With the demand for steel expected to be on the higher side both domestically and globally, it was imperative for India to build and effective mechanism to facilitate capacity addition as well as reduce import dependency for coal, a member of the government think-tank has said.
“This is the right time to channelise our efforts to reducing bills attributed to coking coal imports,” Dr. VK Saraswat, Member, NITI Aayog told the audience during the webinar ‘Mapping Coal Matrix for Indian Metals Industry: Availability, Joint Auction & Embracing Technology’, organised by the industry chamber Federation of the Indian Chambers of Commerce and Industry (FICCI), on Wednesday.
Dr. Saraswat said that the focus of the NITI Aayog along with the Ministry of Coal was on promoting gasification. “If and when the requirement comes, we will be able to divert the gasified coal output to the direct reduced iron (DRI) industry in a big way. The govt will soon come up with a roadmap for production of methanol from coal to promote clean energy in India,” he added.
Speaking on the recent initiative for joint auctioning of coal and bauxite mines, Dr. Saraswat said that with the private investors coming in, and taking coal to the auction process and mining it will help provide coal at market price. He also suggested that if the entire sector is brought under GST, the number of levies and cesses, which dictate the price of the coal, will also be controlled.
Regarding the aluminium industry, Dr. Saraswat was of the view that all disability factors had to be removed to provide it with a competitive edge.
“I request the aluminium industry to also integrate solar energy, which could help overcome the cost disadvantage. We also now need to identify aluminium as one of the sectors that will contribute significantly to Atmanirbhar Bharat ,” he added.
Rasika Chaube, Additional Secretary, Ministry of Steel said that out of the 58 million tonnes (MT) of coking coal that is required every year, 45 MT was being imported from Australia alone. “As per the prime minister’s directives, we must start using domestic coal,” she said.
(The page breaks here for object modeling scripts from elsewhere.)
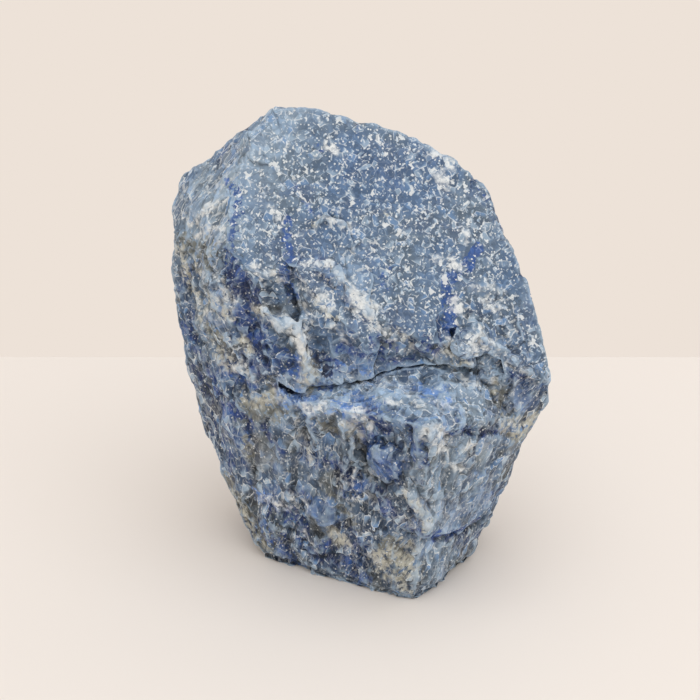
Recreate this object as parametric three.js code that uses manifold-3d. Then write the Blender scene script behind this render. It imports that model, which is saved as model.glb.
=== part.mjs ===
// A rough chunk of blue quartz, broken from a larger mass and standing on its narrow flat foot.
// Millimetres, +Z up, front towards -Y. The stone is one solid. Convex masses bounded by fracture
// faces are joined, small chips, ridges and lumps are laid over them as a change of height, and the
// skin is drawn over the result. Thin wedges are then split out and the foot is cut flat.
import * as THREE from 'three';
import { ConvexGeometry } from 'three/addons/geometries/ConvexGeometry.js';
import { mergeVertices } from 'three/addons/utils/BufferGeometryUtils.js';
import Module from 'manifold-3d';

const FOOT_DEPTH = 4;          // the masses run this far below the foot before it is cut flat
const BROW_HEIGHT = 44;        // about where the ledge breaks off into the lower faces
const SHIFT = [-1.5, -23.78, 0];  // moves the stone so that the origin is the middle of its footprint box

// Skin mesh: cell width at the front of the stone, and how much wider the cells get per millimetre back.
const CELL = 1.72;
const SPREAD = 0.013;
const FRONT = -10;             // y at which the cells have their front width

// Chips: small fracture facets, each shallow and bounded by ridges.
const COARSE_CHIP = 9;         // width of a coarse chip
const FINE_CHIP = 4.5;         // width of a fine chip
const CHIP_STRETCH = 1.6;      // how much longer than wide the chips of the lower faces are
const ROUGH_RELIEF = 1.5;      // relief of the broken faces
const SHOULDER_RELIEF = 0.9;   // relief of the narrow left shoulder and the crown
const FACE_RELIEF = 0.3;       // relief of the flat upper face
const CHIP_CROWN = 0.45;       // ridges between chips are blunted at this share of the relief

// The flat upper face as a plane: outward normal and distance from the origin.
const FACE_NORMAL = [0.102, -0.832, 0.545];
const FACE_OFFSET = 22.95;

// ---- Masses: each is the hull of the corners where its fracture faces meet ----

// The leaning upper mass. Its front is one flat cleavage face, from the crown down to the crest.
const UPPER_MASS = [
  // crown and right outline of the flat face, clockwise
  [-16, 36, 100], [-8, 36.5, 99.5], [3, 36, 96.5], [13, 35, 93.5], [21.8, 33, 89.4],
  [29, 30.5, 83.4], [33.6, 25, 74], [38, 19.5, 65], [40.5, 13.5, 55], [42, 11, 47.5], [38, 9.5, 49.5],
  // crest, where the flat face breaks off into the scarp, right to left
  [27, 13.5, 58], [16.5, 13.5, 59.5], [4.5, 14, 62.5], [-3, 18.5, 71], [-12.5, 18, 72], [-25, 17, 72.5],
  // left edge of the flat face, going up
  [-25, 24, 83.5], [-21, 30, 92],
  // narrow left shoulder, from the crown down the outline, and its lower facet
  [-20.6, 42, 93.8], [-29.8, 44, 85], [-36.8, 42, 81.6], [-38.5, 38, 77],
  [-37, 34.5, 75.5], [-32.5, 29.5, 79.5], [-37.5, 32.5, 72], [-26, 19, 75],
  // foot of the scarp
  [-20.5, 15, 46], [-10.5, 13, 44], [19, 13, 44], [34, 13, 44],
  // broken back, top to bottom
  [-14, 47, 95], [2, 46, 92], [20, 43, 84], [-33, 50, 76], [33, 38, 62], [-36, 46, 52],
  [10, 52, 62], [-18, 53, 60], [36, 28, 42], [-28, 44, 34], [22, 44, 36],
];

// The lower block stands forward of the upper mass, corner on, and tapers down to the foot.
const LOWER_BLOCK = [
  // brow, from the front corner to the left, then to the right
  [16, -6, 46], [-1, 2.5, 45], [-12.5, 8.5, 44], [-23.5, 14, 45], [33.5, 9.5, 37.5], [41, 15, 38.5],
  // back of the shelf
  [19, 14, 50.5], [-1, 14, 47], [-10.5, 14, 45], [32, 17, 49],
  // left outline
  [-35.6, 30, 40], [-33.8, 28, 34.5], [-31.2, 27, 24], [-27.8, 24, 17], [-24, 20, 7.5], [-21.5, 17, 3],
  // right outline
  [39.6, 17, 33], [37, 17, 27], [31.6, 17, 15], [28.2, 17, 7],
  // foot
  [13.8, -0.4, -FOOT_DEPTH], [-16.5, 14.5, -FOOT_DEPTH], [25.4, 16, -FOOT_DEPTH],
  [22, 36, -FOOT_DEPTH], [-12, 39, -FOOT_DEPTH],
  // back
  [-28, 44, 34], [22, 44, 36], [32, 32, 20], [-24, 40, 14], [10, 44, 14], [-10, 40, 52], [16, 36, 54],
];

// The blunt shoulder that closes the right side between the flat face and the lower block.
const RIGHT_SHOULDER = [
  [31.5, 9.8, 49.6], [38, 9.3, 50], [42, 12, 46.5], [41, 15, 38.5], [33.5, 9, 38],
  [30, 20, 52], [39.5, 22, 50], [34, 32, 50], [31, 33, 38], [39.6, 22, 36], [27, 14, 43],
];

// The rough left flank, one surface from the shoulder down past the ledge.
const LEFT_FLANK = [
  [-37.5, 32.5, 72], [-26, 19, 75], [-38.5, 33, 66], [-37.8, 32, 52], [-35.6, 30, 40], [-33.8, 28, 34.5],
  [-29.5, 25, 22], [-31.5, 24.5, 66], [-26, 17.5, 67], [-21, 14.6, 58], [-20, 14, 46], [-26.5, 17, 42],
  [-23.5, 16, 26], [-30, 44, 60], [-28, 42, 36], [-12, 24, 64], [-12, 24, 30],
];

// Two buttresses on the scarp below the crest, and the small block to the right of them.
const CENTRAL_BUTTRESS = [
  [-12, 16.8, 71.2], [-3, 16.8, 71], [1.5, 14, 66], [5.5, 12.6, 61.5],
  [-10.5, 13.2, 60.5], [-1, 11.6, 61], [3.5, 10.4, 54.5], [5, 9.8, 47.5],
  [-6, 10.2, 46], [-8.2, 11.8, 52], [-8, 22, 66], [4, 20, 60], [0, 22, 47],
];
const LEFT_BUTTRESS = [
  [-18.5, 13.4, 61], [-14, 12, 61.8], [-11, 11.6, 61.2], [-10, 11.2, 57.5], [-9.2, 10.2, 54],
  [-9, 9.8, 50], [-9.8, 9.2, 45], [-14, 9.8, 45], [-20, 12.6, 45], [-22, 13.6, 55],
  [-12, 22, 62], [-12, 22, 45], [-22, 22, 54],
];
const RIGHT_BLOCK = [
  [21, 12.4, 59.2], [26, 13, 60.5], [27.4, 11.6, 57.2], [27.6, 11, 55.2], [21.6, 10, 55], [21, 10.6, 54.4],
  [24, 20, 58], [22, 18, 54],
];
const POCKET_STONE = [
  [23.2, 10.2, 53.2], [25.8, 10.4, 53.6], [27, 11, 52], [26.6, 10.2, 50], [22.6, 9.8, 50], [22, 10.6, 52],
  [25, 17, 53], [25, 17, 50],
];

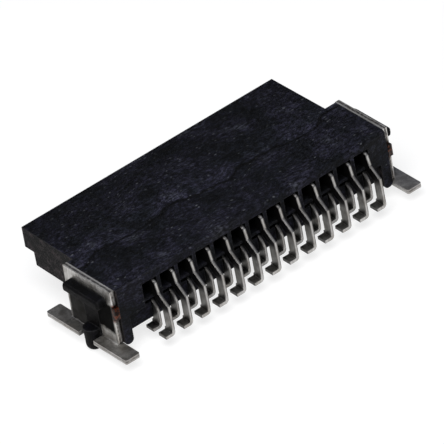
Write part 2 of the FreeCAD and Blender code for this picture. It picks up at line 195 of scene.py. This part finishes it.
# Housing
# One moulding in black glass-filled plastic: slotted rear wall, stepped nose, a post and a peg at each end.
# Its edges have the small radius that a mould gives.
# Its skin shows flow marks, a weld line and bare fibre ends.
def softened(name, node_name, radius, kinds):
    """A copy of a CAD node's mesh with its sharp edges rounded; kinds gives each face its material."""
    same_point = 0.0004 * MM
    flat_turn = math.radians(1.5)
    sharp_turn = math.radians(28)
    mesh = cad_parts[node_name].data.copy()
    mesh.name = name
    mesh.materials.clear()
    work = bmesh.new()
    work.from_mesh(mesh)
    bmesh.ops.remove_doubles(work, verts=work.verts, dist=same_point)
    bmesh.ops.dissolve_limit(work, angle_limit=flat_turn, use_dissolve_boundaries=False,
                             verts=work.verts, edges=work.edges)
    work.to_mesh(mesh)
    work.free()
    for face in mesh.polygons:
        face.use_smooth = True
        face.material_index = kinds(face)
    piece = bpy.data.objects.new(name, mesh)
    scene.collection.objects.link(piece)
    soften = piece.modifiers.new("edge_radius", "BEVEL")
    soften.width = radius
    soften.segments = 2
    soften.limit_method = "ANGLE"
    soften.angle_limit = sharp_turn
    smooth = piece.modifiers.new("flat_faces", "WEIGHTED_NORMAL")
    smooth.keep_sharp = True
    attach(piece, "root")
    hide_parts(node_name)
    return piece


def noise(tree, place, scale, detail, roughness=0.5):
    return node(tree, "TexNoise", {"Vector": place, "Scale": scale, "Detail": detail,
                                   "Roughness": roughness}).outputs


def axes(tree, place):
    return node(tree, "SeparateXYZ", {"Vector": place}).outputs


def shaded(tree, color, shade):
    """A colour multiplied by another colour or by a level."""
    return node(tree, "MixRGB", {"Fac": 1.0, "Color1": color, "Color2": shade},
                blend_type="MULTIPLY").outputs[0]


def laid_over(tree, share, under, over):
    """The colour over, laid on the colour under where share is 1."""
    return node(tree, "MixRGB", {"Fac": share, "Color1": under, "Color2": over}).outputs[0]


def painted_occlusion_shade(tree, reach, dark):
    """Painted shade: 1 where the surface lies open and a darker grey where other parts crowd round it."""
    open_sky = node(tree, "AmbientOcclusion", {"Distance": reach}, samples=8)
    return ramp(tree, open_sky.outputs["AO"], [(0.30, grey(dark)), (0.80, grey(1))])


housing_radius = 0.045 * MM
swirl_reach = 1.6 * MM
wash_rear, wash_front = -2.3 * MM, 6.7 * MM
mating_dark_start, mating_dark_end = 2.0 * MM, 7.0 * MM
end_wall_start, end_wall_full = 8.4 * MM, 8.6 * MM
post_start, post_full = 9.75 * MM, 9.95 * MM
edge_highlight_reach = 0.10 * MM
grain_depth = 0.026 * MM
patch_colors = [(0.30, (0.0012, 0.0014, 0.0020, 1)), (0.43, (0.0042, 0.0048, 0.0070, 1)),
                (0.56, (0.0092, 0.0090, 0.0155, 1)), (0.70, (0.0200, 0.0215, 0.0275, 1))]
mottling_levels = [(0.37, grey(0.0)), (0.50, grey(0.85)), (0.63, grey(4.2))]
wash_levels = [(0.10, (2.0, 2.0, 1.5, 1)), (0.24, grey(1.0)), (0.622, grey(0.9)), (0.636, grey(0.1)),
               (0.644, grey(0.1)), (0.658, grey(1.6)), (0.76, grey(1.25)), (0.85, grey(1.0))]
open_colors = [(0.42, (0.0004, 0.0003, 0.0003, 1)), (0.50, (0.0036, 0.0027, 0.0031, 1)),
               (0.62, (0.054, 0.043, 0.045, 1))]
fibre_color = (0.17, 0.18, 0.20, 1)
edge_highlight_color = (0.055, 0.055, 0.058, 1)


def black_plastic():
    """Mottled black skin, with open end walls, blacker posts, painted shade in its hollows and a painted
    highlight along its edges.
    """
    paint = bpy.data.materials.new("black_plastic")
    paint.use_nodes = True
    tree = paint.node_tree
    shader = tree.nodes["Principled BSDF"]
    place = node(tree, "TexCoord").outputs["Object"]
    # slow swirls bend the flow marks
    swirl = noise(tree, place, 260, 2)["Color"]
    bend = node(tree, "VectorMath", {0: swirl, 1: (swirl_reach, swirl_reach, swirl_reach)},
                operation="MULTIPLY").outputs[0]
    bent = node(tree, "VectorMath", {0: place, 1: bend}, operation="ADD").outputs[0]
    # cloudy patches of bluish black
    clouds = noise(tree, bent, 420, 5, 0.62)["Fac"]
    skin = ramp(tree, clouds, patch_colors)
    # fine mottling, a little drawn out along the rows
    drawn = node(tree, "Mapping", {"Vector": bent, "Scale": (3000, 6200, 6200)}).outputs[0]
    mottling = noise(tree, drawn, 1.0, 6, 0.85)["Fac"]
    skin = shaded(tree, skin, ramp(tree, mottling, mottling_levels))
    # dark weld line along the middle, with a paler wash on its mating side, and a greyer band at the rear
    along = axes(tree, bent)["Y"]
    across = between(tree, along, wash_rear, wash_front)
    wander = noise(tree, place, 300, 4)["Fac"]
    across = worked(tree, "MULTIPLY_ADD", wander, 0.3, across)
    skin = shaded(tree, skin, ramp(tree, across, wash_levels))
    # bare fibre ends, scattered and gathered in some places
    cells = node(tree, "TexVoronoi", {"Vector": drawn, "Scale": 0.9}).outputs
    dots = ramp(tree, cells["Distance"], [(0.10, grey(1)), (0.30, grey(0))])
    chance = ramp(tree, cells["Color"], [(0.64, grey(0)), (0.86, grey(1))])
    gather = ramp(tree, clouds, [(0.40, grey(0.25)), (0.64, grey(1.0))])
    fibre = shaded(tree, shaded(tree, dots, chance), gather)
    skin = laid_over(tree, fibre, skin, fibre_color)
    # darker towards the mating edge, and painted shade in the slots, cavities and corners
    towards_mating = between(tree, along, mating_dark_start, mating_dark_end)
    skin = shaded(tree, skin, ramp(tree, towards_mating, [(0.35, grey(1)), (0.75, grey(0.65))]))
    skin = shaded(tree, skin, painted_occlusion_shade(tree, 1.0 * MM, 0.1))
    # the end walls, where the skin is open, are browner and blotched
    face_normal = node(tree, "NewGeometry").outputs["True Normal"]
    from_middle = worked(tree, "ABSOLUTE", axes(tree, place)["X"])
    sideways = worked(tree, "ABSOLUTE", axes(tree, face_normal)["X"])
    end_wall = worked(tree, "MULTIPLY", between(tree, from_middle, end_wall_start, end_wall_full),
                      between(tree, sideways, 0.6, 0.9))
    blotches = noise(tree, place, 2000, 7, 0.8)["Fac"]
    skin = laid_over(tree, end_wall, skin, ramp(tree, blotches, open_colors))
    # the posts and pegs outside the end walls are blacker
    skin = shaded(tree, skin, between(tree, from_middle, post_start, post_full, 1.0, 0.22))
    # painted highlight: the edges are painted paler in patches, where their rounds catch the light
    rounded = node(tree, "Bevel", {"Radius": edge_highlight_reach}, samples=6).outputs[0]
    facing = node(tree, "VectorMath", {0: rounded, 1: face_normal}, operation="DOT_PRODUCT").outputs["Value"]
    edge_highlight = ramp(tree, facing, [(0.80, grey(0.85)), (0.99, grey(0))])
    patchy = ramp(tree, mottling, [(0.40, grey(0.25)), (0.58, grey(1))])
    skin = laid_over(tree, shaded(tree, edge_highlight, patchy), skin, edge_highlight_color)
    tree.links.new(skin, shader.inputs["Base Color"])
    tree.links.new(between(tree, mottling, 0.0, 1.0, 0.42, 0.72), shader.inputs["Roughness"])
    # spark-eroded grain of the mould
    grain = noise(tree, place, 9000, 4)["Fac"]
    bump = node(tree, "Bump", {"Height": worked(tree, "ADD", grain, mottling), "Strength": 1.0,
                               "Distance": grain_depth})
    tree.links.new(bump.outputs[0], shader.inputs["Normal"])
    shader.inputs["Specular IOR Level"].default_value = 0.13
    return paint


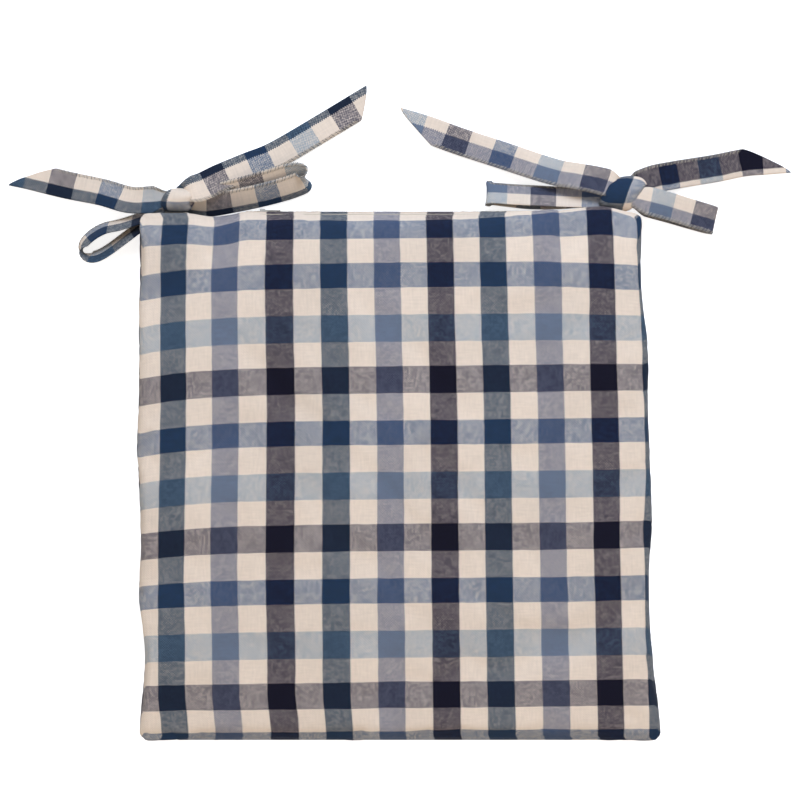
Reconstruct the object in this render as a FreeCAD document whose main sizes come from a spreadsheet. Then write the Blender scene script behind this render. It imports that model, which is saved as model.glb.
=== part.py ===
"""Chair seat pad: a foam slab in a zipped cover, with a strap tied in a bow at each back corner.

Millimetres. The origin is the middle of the underside, +Z is up and +Y points to the back edge, where the
ties are. The pad lies on a flat surface, and so do the loops and tails of both bows.
"""

import FreeCAD, Part
import math
import os
import re

import Sketcher
from FreeCAD import Vector

# Driving dimensions, in millimetres and degrees. Every sub-part is bound to these cells.
SIZES = {
    # pad
    "pad_front_width": 402,
    "pad_back_width": 390,
    "pad_depth": 408,
    "pad_height": 40,
    "corner_radius": 14,
    "top_edge_radius": 10,
    "bottom_edge_radius": 7,
    "seam_height": 20,
    "cover_thickness": 1.0,
    "fit_gap": 0.3,
    "overcut": 1.0,
    # zip in the back seam
    "zip_length": 220,
    "zip_slit_height": 8,
    "slit_end": 2,
    "tape_end": 3,
    "tape_margin": 0.5,
    "tape_thickness": 0.6,
    "tape_split": 0.3,
    "tape_groove_depth": 2.6,
    "tape_groove_margin": 1,
    "coil_height": 2.4,
    "coil_depth": 1.6,
    "coil_split": 0.1,
    "stop_length": 2.2,
    "stop_height": 4.4,
    "slider_length": 11,
    "slider_height": 7,
    "slider_depth": 1.5,
    "slider_gap": 0.3,
    "lug_length": 4.4,
    "lug_height": 1.6,
    "lug_depth": 2.2,
    "pivot_radius": 0.5,
    "pivot_clearance": 0.3,
    "pull_length": 14,
    "pull_height": 4.8,
    "pull_thickness": 0.8,
    "pull_window": 4.2,
    "pull_arm": 0.9,
    "pull_rounding": 1.6,
    # care label in the left side seam
    "label_length": 34,
    "label_height": 16,
    "label_thickness": 0.4,
    "label_gap": 0.5,
    "label_place": 58,
    # straps
    "tie_width": 22,
    "tie_thickness": 1.6,
    "tie_inset": 23,
    "root_thickness": 3.0,
    "bartack_length": 18,
    "bartack_width": 1.0,
    "bartack_height": 0.4,
    "floor_gap": 0.3,
    "knot_gap": 3.0,
    "knot_height": 21,
    "knot_rise": 2.5,
    "knot_rounding": 5.5,
    "left_knot_width": 22,
    "left_knot_depth": 15.5,
    "right_knot_width": 28,
    "right_knot_depth": 25,
    "left_knot_shift": 2,
    "right_knot_shift": 4,
}

# Tails: side of the knot they leave (-1 left, 1 right), gap to the knot, how far they lap over their loop's
# back edge, rise above the knot's middle and that loop's standing width, heading seen from above, full length,
# run of the drape down to the floor for each millimetre it falls, and the slanting end: the edge that is cut
# back (1 left of the heading, -1 right), by how much, and where the point stands across the strap as a share of
# its half width.
TAILS = {
    "left_outer_tail": dict(
        side=-1, out=3, lap=13.06, rise=-10.05, heading=168.8, length=126, drape=2.303, cut=-1, cut_back=36, point=1
    ),
    "left_inner_tail": dict(
        side=1, out=4.5, lap=8.31, rise=-2.56, heading=27.8, length=161, drape=3.372, cut=-1, cut_back=17, point=0.5
    ),
    "right_inner_tail": dict(
        side=-1, out=3.5, lap=10.2, rise=4.48, heading=160.8, length=167, drape=3.473, cut=1, cut_back=38, point=-1
    ),
    "right_outer_tail": dict(
        side=1, out=2.5, lap=7.02, rise=-7, heading=10, length=119, drape=3.611, cut=1, cut_back=31, point=-1
    ),
}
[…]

Chaube also said that a committee consisting of Additional Secretary, Ministry of Coal, was trying to work on ways to enhance the usage of domestic coal. She also said that due to the outbreak of the COVID-19 pandemic, Coal India had a surplus which they can give to the DRI units, but because the stakeholders had already entered in import commitments for importing, they were unable to use this facility.
“We have, therefore, requested the Ministry of Coal if their CPSEs can assure us of a consistent supply over a period of time, then our stakeholders will not enter into agreements of import,” she added.
The Ministry of Coal and the Ministry of Steel shared the objective of using domestic coal as far as possible. She also said that if the issue of the coal cess is addressed, it will make it easy for domestic stakeholders.
Peeyush Kumar, Director Technical, Ministry of Coal said that the ministry will ensure linkages to the DRI units so that the dependence on imports was reduced significantly. “We assure the industry that we are there to support you with whatever help is required,” he added.
VR Sharma, Co-Chair Steel Committee and Managing Director, Jindal Steel & Power Ltd said, “In line with the prime minister's vision to build Atmanirbhar Bharat, India is making a fundamental shift to unleash the coal sector. The cost of coal must reduce further and be the same throughout the country.”